The essential building block of visualization is the phenomenon of visual abstraction. While visual abstraction is intuitively understood, there is no scientific theory associated with it that would be useful in the visualization synthesis process. Our central aim of this project is thus to gain better understanding of the visual abstraction characteristics. We lay down a hypothetical initial basis of theoretical foundations of visual abstractions in the proposal. We hypothesize that visual abstraction is a multidimensional phenomenon that can be spanned by axes of abstraction. Besides abstractions associated with a static structure we take a closer look at abstractions related to dynamics, procedures, and emergence of the structure. We also study abstraction characteristics related to multi-scale phenomena defined both in space and in time. This hypothetical basis is either supported or rejected by means of exemplary evidence from specific application domain of structural biology. Structural biology data is very complex, it includes the aspect of emergence and it is defined over multiple scales. Furthermore, abstraction has led to key discoveries in biology, such as the organization of the DNA. We study the multiscale visual abstraction characteristics on the visualization of long nucleic strands and the abstractions that convey emerging phenomena on visualization of molecular machinery use cases. From these two fields we work toward a theory of visual abstraction in a bottom-up manner, investigating the validity of the theory in other application domains as well.
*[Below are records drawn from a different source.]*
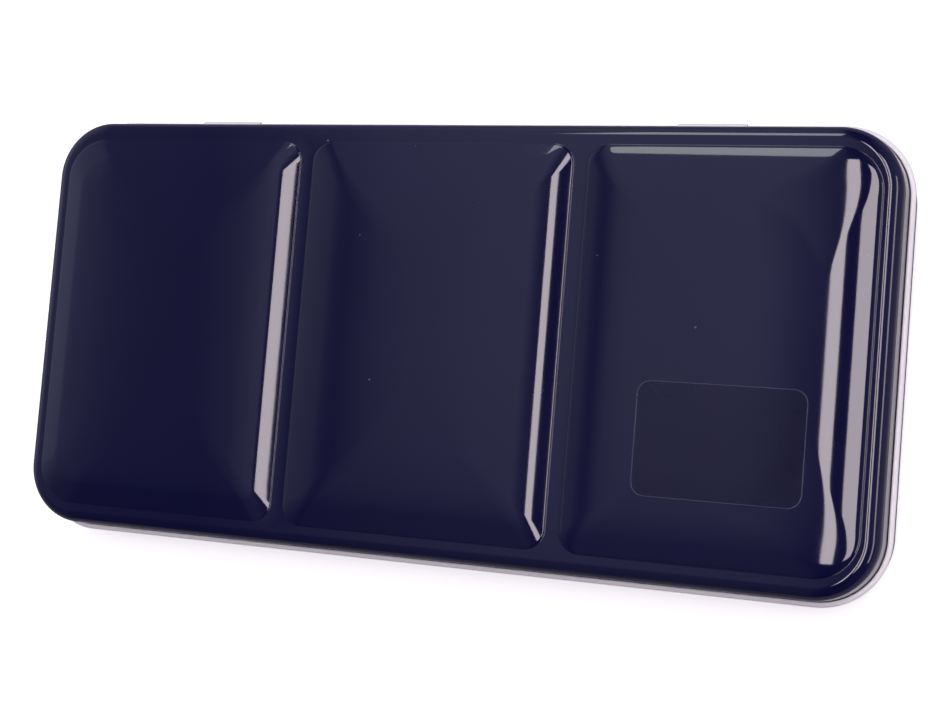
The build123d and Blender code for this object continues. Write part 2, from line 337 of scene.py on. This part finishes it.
# Colours at each end of the enamels' drift, then their dust's colour and roughness
NAVY = enamel(
    "enamel_navy", (0.0040, 0.0040, 0.0300), (0.0052, 0.0052, 0.0345), (0.35, 0.36, 0.5), 0.045
)
WHITE = enamel("enamel_white", (0.86, 0.86, 0.87), (0.89, 0.89, 0.90), (0.45, 0.44, 0.42), 0.09)
TINPLATE = plain_metal("rack_bright_tinplate", (0.66, 0.67, 0.69), 0.26, (0.08, 1, 1), 900.0)
NICKEL = plain_metal("ferrule_nickel_plate", (0.76, 0.74, 0.70), 0.14, (0.3, 1, 1), 1500.0)


# Mesh building

def rounded_loop(half_x, half_y, radius, extra_x=(), left_radius=None):
    """Points of a rounded rectangle, anticlockwise from the right side's lower end.
    The left corners may have a radius of their own. Straight sides are cut at even
    steps, and the sides along X also at the extra places."""
    right_r = radius
    left_r = radius if left_radius is None else left_radius
    points = []

    def corner(x, y, r, start):
        for k in range(CORNER_STEPS + 1):
            a = math.radians(start + 90.0 * k / CORNER_STEPS)
            points.append((x + r * math.cos(a), y + r * math.sin(a)))

    def side(a, b, cuts):
        for t in cuts:
            points.append((a[0] + (b[0] - a[0]) * t, a[1] + (b[1] - a[1]) * t))

    across = side_cuts(SIDE_COUNT_X, extra_x)
    upright = side_cuts(SIDE_COUNT_Y, ())
    right_x, right_y = half_x - right_r, half_y - right_r
    left_x, left_y = half_x - left_r, half_y - left_r
    side((half_x, -right_y), (half_x, right_y), upright)
    corner(right_x, right_y, right_r, 0)
    side((right_x, half_y), (-left_x, half_y), across)
    corner(-left_x, left_y, left_r, 90)
    side((-half_x, left_y), (-half_x, -left_y), upright)
    corner(-left_x, -left_y, left_r, 180)
    side((-left_x, -half_y), (right_x, -half_y), across)
    corner(right_x, -right_y, right_r, 270)
    return points


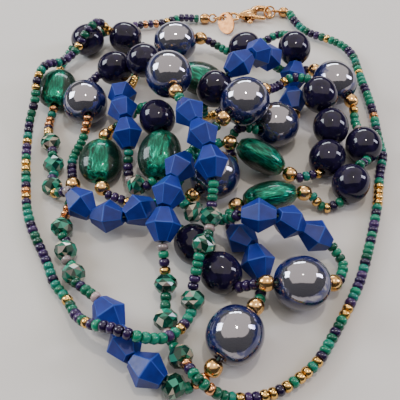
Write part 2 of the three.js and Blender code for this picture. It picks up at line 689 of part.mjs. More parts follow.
// One piece: housing, rivet, hook and tail, with a pocket for the lever that is open below and ahead
function claspBody() {
  const [x, y] = PIVOT
  const far = GATE_LONG + LEVER_GAP
  const beside = HUB_R + HUB_SIDE_GAP
  const sweep = band(PIVOT, 0, far, GATE_TURN - SHUT_SPARE, GATE_TURN + GATE_SWING + OPEN_SPARE, 8)
  const pocket = outline([[x - beside, y - far], [x + far, y - far], [x + far, y + beside], [x - beside, y + beside]])
  const neck = outline([[EYE_R, -TAIL_WIDE], [NECK_AT, -NECK_WIDE / 2], [NECK_AT, NECK_WIDE / 2], [EYE_R, TAIL_WIDE]])
  const tail = plate(disc([0, 0], EYE_R + TAIL_WIDE), ARM_THICK).add(plate(neck, ARM_THICK))
  const hook = plate(band(HOOK_AT, HOOK_R, HOOK_R + HOOK_WIDE, HOOK_FROM, HOOK_TO, 12), ARM_THICK)
    .subtract(plate(sweep, CLASP_THICK * 2))
  const rivet = plate(disc(PIVOT, RIVET_R, 10), CLASP_THICK - 2 * RIVET_INSET)
  const body = plate(housing(), CLASP_THICK, 4).subtract(plate(pocket, LEVER_THICK + 2 * LEVER_GAP))
  return geometryOf(body.add(rivet).add(hook).add(tail).subtract(plate(disc([0, 0], EYE_R), CLASP_THICK * 2)))
}

// A bar from the pivot, pointing the given way
function leverArm(degrees, long, wide) {
  const pivot = new THREE.Vector2(...PIVOT)
  const along = new THREE.Vector2(Math.cos(degToRad(degrees)), Math.sin(degToRad(degrees)))
  const across = new THREE.Vector2(-along.y, along.x).multiplyScalar(wide / 2)
  const end = pivot.clone().addScaledVector(along, long)
  const bar = new THREE.Shape([pivot.clone().sub(across), end.clone().sub(across), end.clone().add(across),
    pivot.clone().add(across)])
  return { end, solid: plate(bar, LEVER_THICK) }
}

// The lever: a gate whose end is round about the pivot, a hub on the rivet and a thumb tab
function leverBody() {
  const gate = leverArm(GATE_TURN, 2 * GATE_LONG, GATE_WIDE).solid
    .intersect(plate(disc(PIVOT, GATE_LONG, 40), LEVER_THICK * 2))
  const thumb = leverArm(GATE_TURN + THUMB_TURN, HUB_R + THUMB_LONG, THUMB_WIDE)
  return geometryOf(gate.add(plate(disc(PIVOT, HUB_R, 12), LEVER_THICK))
    .add(thumb.solid).add(plate(disc(thumb.end.toArray(), THUMB_R, 10), LEVER_THICK))
    .subtract(plate(disc(PIVOT, RIVET_R + LEVER_GAP, 12), LEVER_THICK * 2)))
}

// A round link of wire, turned to its way and lean
function linkGeometry({ at, way, radius, lean }, sides = 14) {
  const wire = [...Array(6).keys()].map((k) => 2 * Math.PI * k / 6)
    .map((turn) => [radius + WIRE_D / 2 * Math.cos(turn), WIRE_D / 2 * Math.sin(turn)])
  const axis = way.clone().cross(leaning(way, lean))
  return onto(turned(wire, sides), at.clone().sub(axis), at.clone().add(axis), way)
}

// A ball on the strand's end, with the ring that joins it to the last link
function capGeometry({ ring, ball }) {
  const half = CAP_D / 2
  const turns = 6
  const round = [...Array(turns + 1).keys()].map((k) => Math.PI * k / turns)
    .map((turn) => new THREE.Vector2(half * Math.sin(turn), -half * Math.cos(turn)))
  const knob = onto(new THREE.LatheGeometry(round, 10), ball.clone().sub(ring.way), ball.clone().add(ring.way))
  return geometryOf(solidOf(knob).add(solidOf(linkGeometry(ring, 10))))
}

// The blank tag hangs on the larger link and leans down to the floor
function tagGeometry() {
  const { at, way, lean } = linkLeft1
  const turn = degToRad(TAG_HANGS_AT)
  const wire = at.clone().addScaledVector(way, TAG_LINK_R * Math.cos(turn))
    .addScaledVector(leaning(way, lean), TAG_LINK_R * Math.sin(turn))
  const down = vec(TAG_DOWN).normalize()
  const oval = new THREE.Shape()
  oval.absellipse(0, -TAG_LONG / 2 + TAG_HOLE_R + TAG_RIM, TAG_WIDE / 2, TAG_LONG / 2, 0, 2 * Math.PI)
  const raised = (shape, thick) => solidOf(new THREE.ExtrudeGeometry(shape, { depth: thick, bevelEnabled: false })
    .translate(0, 0, -thick / 2))
  const cut = raised(new THREE.Shape(oval.getPoints(18).slice(0, -1)), TAG_THICK)
    .subtract(raised(disc([0, 0], TAG_HOLE_R, 12), 3 * TAG_THICK))
  const hang = wire.clone().addScaledVector(down, TAG_SLACK)
  return onto(geometryOf(cut), hang.clone().add(down), hang.clone().sub(down), vec(TAG_FACE))
}

const inPlace = (geometry) => geometry.applyMatrix4(claspFrame)
add('clasp_body', inPlace(claspBody()), goldMetal)
add('clasp_lever', inPlace(leverBody()), goldMetal)
add('link_left_2', linkGeometry(linkLeft2), goldMetal)
add('link_left_1', linkGeometry(linkLeft1), goldMetal)
add('link_right', linkGeometry(linkRight), goldMetal)
add('cap_left', capGeometry(leftCap), goldMetal)
add('cap_right', capGeometry(rightCap), goldMetal)
add('tag', tagGeometry(), goldMetal)

// The origin is the middle of the heap, on the floor
const box = new THREE.Box3().setFromObject(group)
group.position.set(-(box.min.x + box.max.x) / 2, -(box.min.y + box.max.y) / 2, -box.min.z)

export default group
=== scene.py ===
# %% [markdown]
# # A heap of strung glass beads
# The real object is one very long string of glass beads, dropped in a heap and closed with a lobster
# clasp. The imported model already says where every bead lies. This lesson reads the string's line from it
# and dresses each piece: smooth lathe-turned beads, cut bicones, foil ovals, seed beads and the clasp.

# %% Load the frame
import json
import math
import random

import bmesh
import bpy
import numpy as np
from mathutils import Matrix, Vector


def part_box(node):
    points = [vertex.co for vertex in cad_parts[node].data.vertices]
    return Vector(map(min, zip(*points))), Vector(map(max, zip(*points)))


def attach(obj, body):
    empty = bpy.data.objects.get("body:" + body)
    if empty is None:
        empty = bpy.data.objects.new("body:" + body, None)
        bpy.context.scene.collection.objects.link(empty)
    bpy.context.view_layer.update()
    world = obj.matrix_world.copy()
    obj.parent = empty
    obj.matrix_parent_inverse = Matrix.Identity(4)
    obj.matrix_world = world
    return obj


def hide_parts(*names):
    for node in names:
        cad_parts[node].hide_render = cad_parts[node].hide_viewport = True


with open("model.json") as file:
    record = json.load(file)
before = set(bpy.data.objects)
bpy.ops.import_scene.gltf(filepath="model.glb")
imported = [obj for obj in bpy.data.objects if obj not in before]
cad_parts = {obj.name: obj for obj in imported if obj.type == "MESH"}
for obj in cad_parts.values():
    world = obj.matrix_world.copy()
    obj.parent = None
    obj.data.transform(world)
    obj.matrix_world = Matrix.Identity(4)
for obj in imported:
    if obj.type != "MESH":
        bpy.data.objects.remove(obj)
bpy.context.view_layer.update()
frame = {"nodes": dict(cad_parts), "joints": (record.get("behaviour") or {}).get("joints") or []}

MM = 0.001
BODY = "necklace"
LEVER_BODY = "lever"
print("CAD nodes:", len(frame["nodes"]))

# %% [markdown]
# ## The camera
# The heap is seen from above and in front, by a lens about 18 cm away. A camera with that same
# elevation, distance and focal length shows the beads as the picture does. It comes first, so that each
# later piece can be judged through it.

# %% Camera
ELEVATION = math.radians(52)
DISTANCE = 177 * MM
SENSOR_WIDE = 36 # in the unit of Blender's focal lengths
FOCAL_IN_PIXELS = 654
IMAGE_PIXELS = 400
LOOK_AT = Vector((-0.97, -13.09, 0.05)) * MM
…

Touch interaction is increasingly becoming an important means of human-computer interaction. However, often we have to deal with 3D data, visualizations, or scenes for which regular 2D input as derived from touch surfaces is not sufficient. Here we have to develop means of mapping the 2D input to interactions in 3D space, such that the touch exploration of the 3D environments remains intuitive.

With the growing resolution on today's interactive displays it becomes increasingly difficult to maintain responsiveness of the system. We work on applying techniques from computer graphics to address the complexity issues on such interfaces. In addition, large displays require completely new interaction techniques, including the need to accommodate multiple people, multiple interaction points per person or in general, dealing with orientations and awareness.

Many NPR techniques are encapsulated algorithms that allow little influence on the final product other than global parameter changes. In addition, interfaces for NPR are often cluttered with an enormous number of parameters whose influence is difficult to understand. We work on giving people understandable and direct local control over the rendering process.

Hand-drawn pen-and-ink drawings have fascinated me for a long time. Using non-photorealistic rendering we have worked on generating such drawings consisting of silhouette lines and other strokes with the computer.

When doing research on line rendering and pen-and-ink NPR, in particular if print is the medium that one aims for, one needs to produce high quality images. Therefore, we attempt to produce vector images of my NPR techniques wherever possible.